A binary, early-mover U.S. “mine-to-anode” graphite bet: massive upside if financing closes and Kellyton commissions—dilution or stagnation if it doesn’t.
Overview
Westwater Resources (WWR) is a pre-revenue critical-minerals developer pivoted from uranium into U.S. battery-grade graphite, aiming to become a vertically integrated “mine-to-anode” supplier anchored in Alabama. Its two principal assets are the **Kellyton Graphite Processing Plant** (under construction) and the **Coosa Graphite Deposit** (intended future mine feedstock). The company’s commercial product is **CSPG**, a key anode material for lithium-ion batteries used in EVs and stationary storage. WWR’s strategic appeal is tied to Western supply-chain reshoring because China controls the vast majority of refined graphite; U.S. policy (IRA incentives and higher tariffs) may support a domestic pricing premium and customer demand for compliant materials.

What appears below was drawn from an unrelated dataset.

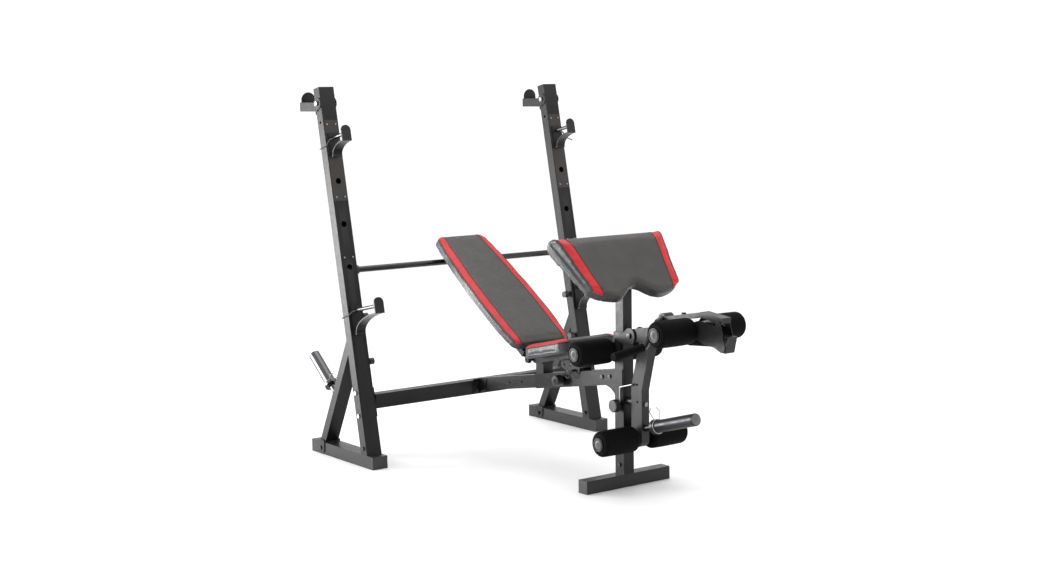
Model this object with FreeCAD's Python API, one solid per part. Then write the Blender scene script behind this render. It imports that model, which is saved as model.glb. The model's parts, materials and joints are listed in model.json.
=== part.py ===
import FreeCAD, Part
import math
import os

# Olympic bench press with a leaning two-post rack, an adjustable bench, a preacher
# pad and a six-roll leg developer. Millimetres. X runs from the rack to the leg
# developer, Y across the rack, Z up from the floor.

V = FreeCAD.Vector
os.makedirs("parts", exist_ok=True)

# ---- driving dimensions ------------------------------------------------------
ORIGIN_X = 461.02         # middle of the footprint, measured from the rack feet's front ends

WALL = 2.0                # wall of most tubes
UPRIGHT_HALF = 584.5      # half the distance between the upright centres
UPRIGHT_W = 71.0          # upright and foot width, across
UPRIGHT_D = 44.5          # upright depth, front to back
LEAN = math.radians(11.7)
UPRIGHT_X = -43.0         # front face of the upright where it meets the foot
UPRIGHT_LEN = 1532.0      # along the front face, foot to top
FOOT_LEN = 497.0
FOOT_H = 52.0
HOLE_PITCH = 180.0        # hook holes in the front face
HOLE_TOP = 1319.0         # topmost hook hole, measured up the front face
HOLE_COUNT = 5
HOLE_R = 12.6
HOOK_LEVELS = {           # hole, reach of the arm, depth of the hook, sag of the keeper wire
    "upper": (HOLE_TOP, 109.0, 75.0, 48.0),
    "lower": (HOLE_TOP - 4 * HOLE_PITCH, 187.0, 95.0, 27.0),
}
ROD_R = 8.0               # rod the barbell lies on
TAIL_R = 12.0             # its thick tail inside the upright

CROSS_Z = 264.0           # centre height of the crossbeam
CROSS_H = 60.0
CROSS_D = 48.0
CROSS_FRONT = -84.0       # front face of the crossbeam
BAR_LEVEL = 768.0         # support bar, measured up the front face
BAR_R = 12.7

BEAM_TAN = 0.167          # rise of the bench beam
BEAM_REF = (532.0, 377.2)  # a point on the beam's centre line
BEAM_H = 60.0
BEAM_W = 50.8
BEAM_START = 318.0        # where the sliding outer beam begins
BEAM_PIN_X = 503.0        # pull pin that locks the sliding beam
POST_X = 854.0            # centre of the front post and its foot
POST_W = 50.8
POST_TOP = 606.0
FRONT_FOOT_HALF = 209.5

HINGE = (340.0, 440.0)    # axle of backrest and seat
PAD_T = 38.0              # backrest thickness
BACK_FRAME = 25.0
BACK_SIDE = ((33.0, 136.0), (120.0, 149.0), (300.0, 155.0), (480.0, 149.0), (640.0, 138.0),
             (754.0, 122.0))   # distance up the backrest and half its width there
SEAT_ANGLE = math.radians(12.3)
SEAT_T = 53.0
SEAT_HALF = 146.0
SEAT_SPAN = (56.0, 328.0)
REST_GAP = 0.3            # clearance between parts that only rest on each other

CURL_W = 44.5             # telescoping curl post
CURL_BOTTOM = 190.0
CURL_PIN_Z = 320.0        # pull pin of the curl post
PREACHER_TOP = (765.0, 968.0)
PREACHER_DIR = (0.692, -0.722)
PREACHER_T = 39.5         # arm pad thickness at its lower end
PREACHER_TAPER = 0.1188   # its underside deepens by this much per unit toward the top edge
ROLL_EDGE = (24.0, -30.0)  # centre of the thick rolled top edge
ROLL_EDGE_R = 42.0

PIVOT = (920.0, 597.0)    # leg lever pivot
ARM_END = (1298.0, 660.0)
ARM_W = 45.0
KNEE_AXIS = (808.0, 530.0)
FOAM_R = 50.0
THIGH_AXIS = (1269.0, 656.0)
ANKLE_AXIS = (950.0, 206.0)
ROLL_TUBE_R = 12.7
ROLL_FIT = 0.06
ROLL_INNER = 36.0         # near end of a foam roll, from the centre plane
ROLL_OUTER = 207.0        # far end
LEVER_W = 38.0
LEVER_D = 60.0
SLEEVE_TILT = math.radians(15.5)
SLEEVE_BASE = (978.0, 244.0)
OLYMPIC_R = 24.0          # weight sleeves for 50 mm plates


# ---- helpers -----------------------------------------------------------------
def block(x0, x1, y0, y1, z0, z1):
    """Axis-aligned box between two corners."""
    return Part.makeBox(x1 - x0, y1 - y0, z1 - z0, V(x0, y0, z0))


def rod(p, q, radius):
    """Round bar from p to q."""
    a, b = V(*p), V(*q)
    return Part.makeCylinder(radius, (b - a).Length, a, b - a)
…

Operationally, WWR remains in qualification and construction: it runs a 1-metric-ton/day qualification line to provide samples for customer testing, has partners including **SK On** and Hiller Carbon, but also experienced a setback with the termination of a Stellantis agreement in late 2025. Financially, 2025 reflected heavy investment and losses (e.g., Q3 net loss ~$9.8M) with runway supported by equity raises (cash reported near ~$53M by Nov 2025). The investment hinges on securing major financing (debt syndication/EXIM) and commissioning Kellyton to reach steady-state production around 2026–2027+ and scale thereafter.